Pengamat : Indonesia Tak Usah Malu Mencontoh Negara Maju dalam Manajemen Tata Kelola Lapas
Peristiwa kebakaran dengan diduga terdapat konsleting listrik tersebut justru semakin menunjukkan pemerintah tak serius menangani warga binaan
Penulis: Vincentius Jyestha Candraditya
Editor: Eko Sutriyanto
Laporan Wartawan Tribunnews.com, Vincentius Jyestha
TRIBUNNEWS.COM, JAKARTA - Tragedi terbakarnya Lembaga Pemasyarakatan (Lapas) Kelas I Tangerang yang mengakibatkan 44 warga binaan tewas disorot Pengamat politik dan kebijakan publik Universitas Syekh Yusuf (UNIS) Tangerang, Adib Miftahul.
Kejadian yang juga membuat konsumsi pemberitaan banyak media luar negeri ini, seolah menunjukkan hak asasi manusia warga binaan begitu murah.
Adib menilai peristiwa kebakaran dengan diduga terdapat konsleting listrik tersebut justru semakin menunjukkan pemerintah tak serius menangani warga binaan yang ada didalam penjara.
Sebab sudah begitu lama masalah di Lapas, seperti bangunan tak layak, over kapasitas, fasilitas yang minim seolah ini tak bisa diselesaikan.
Baca juga: Tangis Histeris Keluarga Saat Terima Jenazah Rudhi Korban Kebakaran Lapas Kelas I Tangerang
"Sebagus apapun manajemen pengelolaan Lapas kalau gedungnya tua, fasilitas banyak tak layak, didukung dengan minimnya teknologi, jangan kaget kalau kejadian seperti ini bakal terulang lagi.

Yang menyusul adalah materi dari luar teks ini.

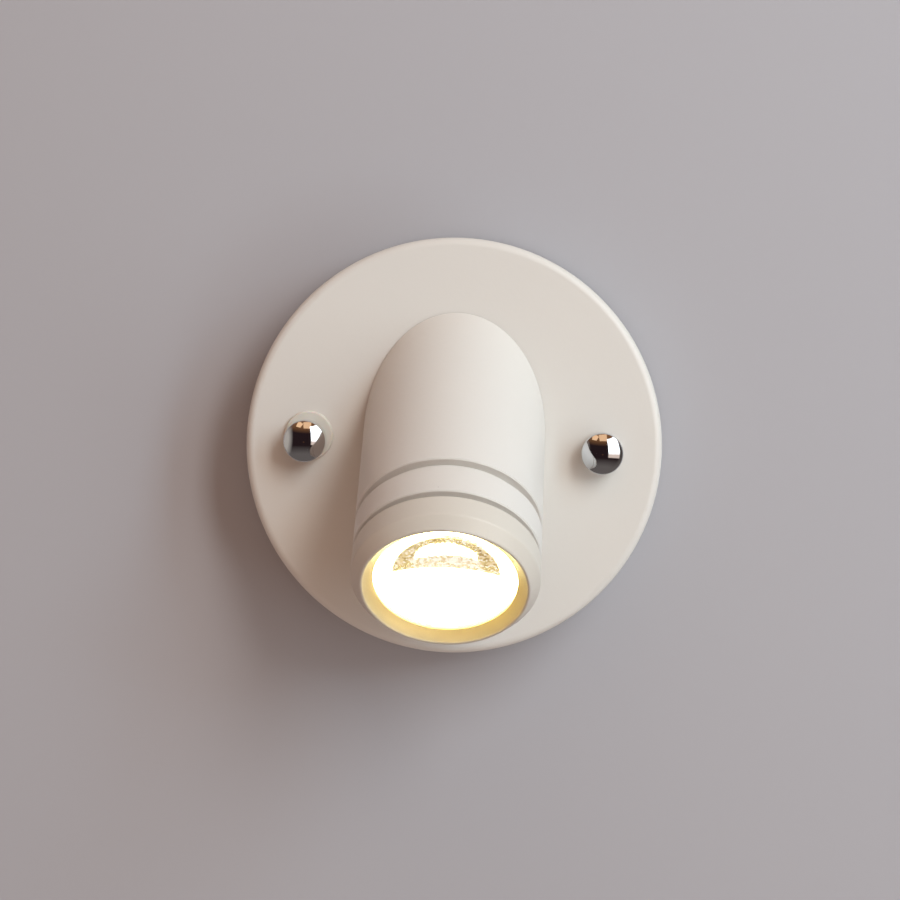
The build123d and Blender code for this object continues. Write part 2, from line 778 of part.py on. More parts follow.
save(lens_holder.part, "lens_holder")

# Round circuit board with two screw holes and a notch for the lead.
with BuildPart() as led_board:
    with BuildSketch(along(board_back)):
        Circle(board_r)
        with Locations((-board_screw_at, 0), (board_screw_at, 0)):
            Circle(board_screw_r + edge_break, mode=Mode.SUBTRACT)
        with Locations((0, lead_offset)):
            Circle(lead_r + edge_break, mode=Mode.SUBTRACT)
        with Locations((0, lead_offset + board_r / 2)):
            Rectangle(2 * (lead_r + edge_break), board_r, mode=Mode.SUBTRACT)
    extrude(amount=board_t)
save(led_board.part, "led_board")

with BuildPart() as led_emitter:
    block(along(board_top), emitter_side, emitter_side, emitter_t)
    ring(0, dome_r, board_top + emitter_t, board_top + emitter_t + dome_r)
    fillet(led_emitter.edges().filter_by(GeomType.CIRCLE).sort_by(Axis.Y)[0], radius=dome_r * 0.9)
save(led_emitter.part, "led_emitter")

with BuildPart() as board_screws:
    for side in (-1, 1):
        pan_screw(
            along(board_top, side * board_screw_at), board_screw_r, board_screw_length, board_screw_head_r,
            board_screw_head_h,
        )
save(board_screws.part, "board_screws")

with BuildPart() as thermal_pad:
    ring(0, lead_offset - 2 * lead_r, pad_back, board_back)
save(thermal_pad.part, "thermal_pad")

# Heat spreader: a disc on the bore's shoulder, with tapped holes and a way for the lead.
with BuildPart() as heat_spreader:
    ring(0, bore_r - fit, seat, pad_back)
    tapped_depth = board_screw_length + fit - board_t - pad_t
    for side in (-1, 1):
        tapped = along(pad_back, side * board_screw_at)
        disc(tapped, board_screw_r + fit, -tapped_depth, Mode.SUBTRACT)
    disc(along(seat, 0, lead_offset), lead_r + edge_break, sink_t, Mode.SUBTRACT)
save(heat_spreader.part, "heat_spreader")

# Twin lead from the swivel's axis through the stem to the board.
corner_s = (foot_rise + lead_offset * tilt_cos) / tilt_sin
with BuildPart() as led_lead:
    lead(
        [
            (0, -lead_meet_w - lead_axis_gap / 2, 0), tuple(along(corner_s, 0, lead_offset).origin),
            tuple(along(board_top, 0, lead_offset).origin),
        ],
        [lead_bend], lead_r,
    )
save(led_lead.part, "led_lead")
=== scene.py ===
import math

import bpy
from mathutils import Matrix, Vector

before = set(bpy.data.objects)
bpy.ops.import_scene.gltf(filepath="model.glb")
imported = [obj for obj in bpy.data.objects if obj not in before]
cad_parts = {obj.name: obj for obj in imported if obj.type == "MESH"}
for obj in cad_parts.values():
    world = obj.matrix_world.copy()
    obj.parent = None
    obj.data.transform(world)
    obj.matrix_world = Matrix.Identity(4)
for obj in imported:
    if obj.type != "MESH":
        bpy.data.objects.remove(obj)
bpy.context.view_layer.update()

# ---------------------------------------------------------------- Camera
# The photograph looks at the lamp from 3.3 degrees above it and one degree to its right,
# from 0.66 m in front of the canopy, with the picture turned by 2.4 degrees.

canopy_front = Vector((0, -0.020, 0))
camera_azimuth = math.radians(1.05)
camera_elevation = math.radians(3.28)
camera_roll = math.radians(2.42)
camera_distance = 0.6593
image_width = 900
focal_in_pixels = 2748
shift_in_pixels = (-3.8, -3.7)

away = Vector((math.sin(camera_azimuth), -math.cos(camera_azimuth), math.tan(camera_elevation)))
away.normalize()
level_right = Vector((0, 0, 1)).cross(away).normalized()
level_up = away.cross(level_right)
camera_right = level_right * math.cos(camera_roll) + level_up * math.sin(camera_roll)
camera_up = level_up * math.cos(camera_roll) - level_right * math.sin(camera_roll)

camera_data = bpy.data.cameras.new("photo_camera")
camera_data.sensor_width = 36
camera_data.lens = focal_in_pixels / image_width * camera_data.sensor_width
camera_data.shift_x = shift_in_pixels[0] / image_width
camera_data.shift_y = shift_in_pixels[1] / image_width
camera_data.clip_start = 0.02
camera = bpy.data.objects.new("photo_camera", camera_data)
camera.matrix_world = Matrix.Translation(canopy_front + away * camera_distance) @ Matrix(
    (camera_right, camera_up, away)
).transposed().to_4x4()
bpy.context.scene.collection.objects.link(camera)
bpy.context.scene.camera = camera

# ---------------------------------------------------------------- Wall bracket, screws and nuts
# A punched and joggled strip of mild steel, with the plain cross head screws, nuts and washers
# that hold the lamp together. All of them are bright zinc plated before assembly.


def linear(code):
    """The linear colour of an sRGB hex value."""
    parts = [int(code[i:i + 2], 16) / 255 for i in (1, 3, 5)]
    return [c / 12.92 if c <= 0.04045 else ((c + 0.055) / 1.055) ** 2.4 for c in parts] + [1.0]


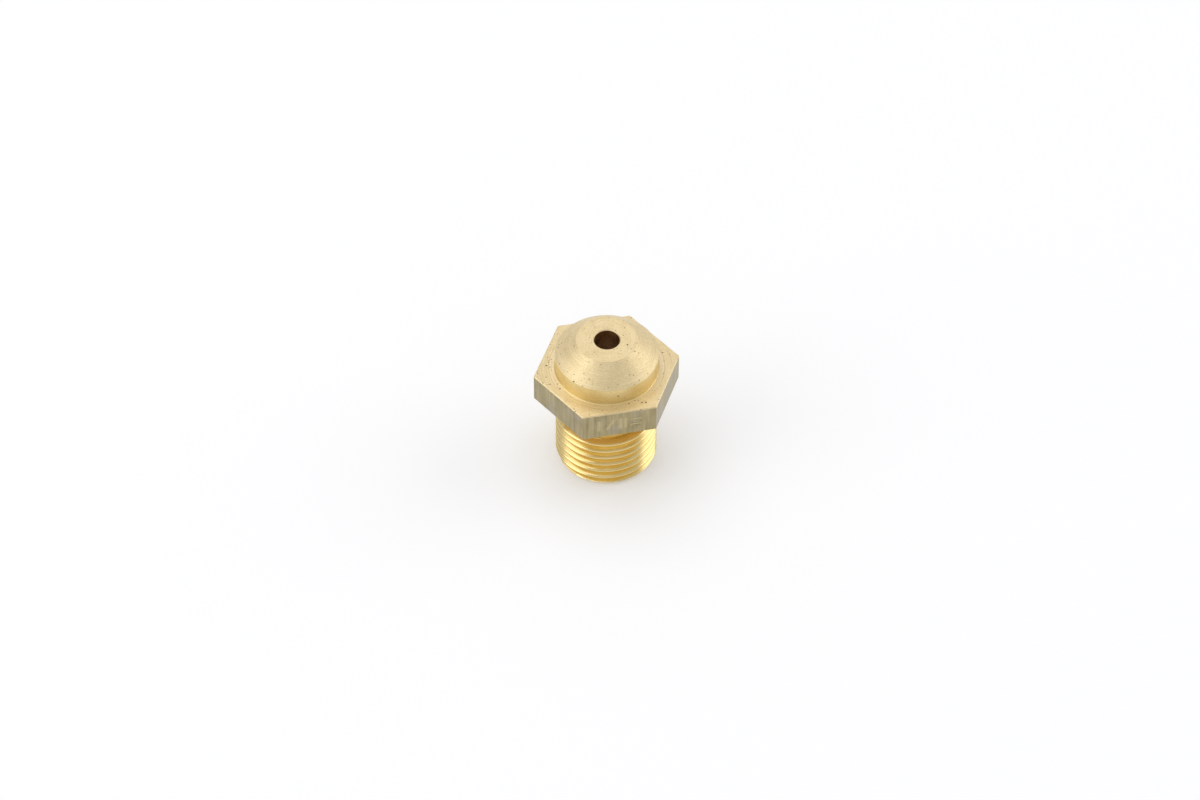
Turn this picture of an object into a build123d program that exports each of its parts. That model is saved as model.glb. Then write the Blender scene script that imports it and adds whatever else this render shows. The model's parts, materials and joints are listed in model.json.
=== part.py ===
from build123d import *

import os
from math import ceil, radians, tan

# Oil burner nozzle: a turned hexagonal brass body that holds an orifice disc, a swirl
# distributor, a lock screw and an inlet strainer. Millimetres. +Z runs along the bore
# towards the nose. The origin is the centre of the inlet end face, on which it stands.

# ---- Body, outside ----
hex_across_flats = 12.0
hex_thickness = 3.0
shank_length = 8.5          # inlet end face to the underside of the hexagon
collar_shoulder = 1.17      # flat of the hexagon to the collar
collar_height = 1.85
cone_height = 1.75
nose_flat_radius = 2.9
collar_fillet = 0.12        # radius in the corner between collar and hexagon
edge_break = 0.08           # small chamfer on sharp turned edges

# ---- Inlet thread: G 1/8, 28 turns to the inch, 55 degree flanks ----
thread_radius = 4.8
thread_pitch = 0.907
thread_depth = 0.56
thread_flank_angle = 27.5   # half of the included angle
thread_crest_width = 0.15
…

Nah disini penting soal dukungan anggaran," kata Adib, ketika dihubungi, Jumat (10/9/2021).
Adib juga menambahkan salah satu kunci penting untuk menyelesaikan masalah pelik terkait manajemen lapas adalah political will.
Padahal dukungan politik dan anggaran ini yang selalu didengungkan terutama oleh DPR RI, tetapi juga masih setengah hati.
"Political will dan dukungan anggaran sangat penting.
Kan anggota DPR RI itu kalau reses sering kan kunjungan kerja ke Lapas. Mereka sudah tahu betul apa yang terjadi di Lapas.
Kalau masalah di Lapas tak bisa diselesaikan, yah setengah hati," tambahnya.
Adib juga berpendapat, Lapas adalah tempat memanusiakan warga binaan yang tengah menjalani masa hukuman agar menjadi manusia yang bermanfaat di kemudian hari.
"Nah ini seharusnya sejalan dengan revolusi mental yang menjadi prioritas presiden.
Walaupun mereka bersalah secara hukum tetapi mereka adalah manusia. Negara berkewajiban menjaga mereka. Memperbaiki mereka jadi orang baik lagi," tegasnya.
Menurutnya prioritas saat ini sebagai pekerjaan rumah adalah berupa grand design sebuah lapas yang manusiawi dengan pengelolaan manajemen yang baik.
Baca juga: Sejumlah Saksi Bakal Diperiksa Kembali untuk Ungkap Kasus Kebakaran Lapas Kelas I Tangerang
Adib mengatakan tak usah malu mencontoh negara maju dalam hal manajemen tata kelola Lapas.
"Bisa menunjuk konsultan independen guna mempelajari manajemen lapas seperti di luar negeri. Nantinya, konsultan akan memberikan rekomendasi bagi pemerintah untuk merumuskan langkah-langkah yang diperlukan dalam jangka pendek maupun panjang. Bisa juga dalam hal pembenahan lapas, menjalin hubungan dengan otoritas-otoritas serupa luar negeri," jelasnya lagi.
Jika masalahnya ada pada over kapasitas, seharusnya sinergi para pemangku kepentingan antara Kemenkumhan dan DPR RI terjalin dengan baik.
"Ingat ada 44 nyawa. Saya dapat informasi malah kalau petugas Lapas tak berjibaku, menyelamatkan, bisa ratusan yang meninggal. Masalah ini sudah bertahun tahun. Duit kita (APBN) kan ada," pungkasnya.